The failure to sue a defendant in his or her individual capacity may result in the dismissal of that defendant. --------
In the "Statement of Claim" section, plaintiff should begin by writing the first defendant's name. In separate, numbered paragraphs under that name, plaintiff should set forth a short and plain statement of the specific factual allegations supporting his claim against that defendant. If plaintiff is suing more than one defendant, he should proceed in the same manner with each one, separately writing each individual defendant's name and, under that name, in numbered paragraphs, the allegations specific to that particular defendant and the right(s) that defendant violated. Plaintiff should avoid naming anyone as a defendant unless that person is directly related to his claim. Plaintiff's failure to make specific and actionable allegations against any defendant will result in that defendant's dismissal from this case.
Accordingly,
IT IS HEREBY ORDERED that plaintiff's motion to proceed in forma pauperis (Docket No. 2) is GRANTED.
IT IS FURTHER ORDERED that, within thirty (30) days of the date of this Memorandum and Order, plaintiff must pay an initial filing fee of $17.36. Plaintiff is instructed to make his remittance payable to "Clerk, United States District Court," and to include upon it: (1) his name; (2) his prison registration number; (3) this case number; and (4) the statement that the remittance is for an original proceeding.

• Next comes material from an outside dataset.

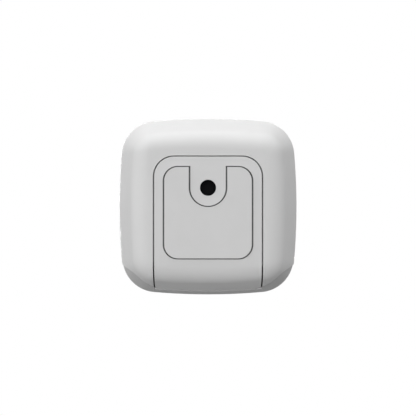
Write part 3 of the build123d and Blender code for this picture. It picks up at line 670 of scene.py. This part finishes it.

IT IS FURTHER ORDERED that, within thirty (30) days of the date of this Memorandum and Order, plaintiff shall submit an amended complaint in accordance with the instructions set forth herein.
IT IS FURTHER ORDERED that the Clerk of Court shall mail to plaintiff a blank Prisoner Civil Rights Complaint form. Plaintiff may request additional forms as needed.
If plaintiff fails to timely comply with this Memorandum and Order, the Court will dismiss this action without prejudice and without further notice.
Dated this 28th day of September, 2018.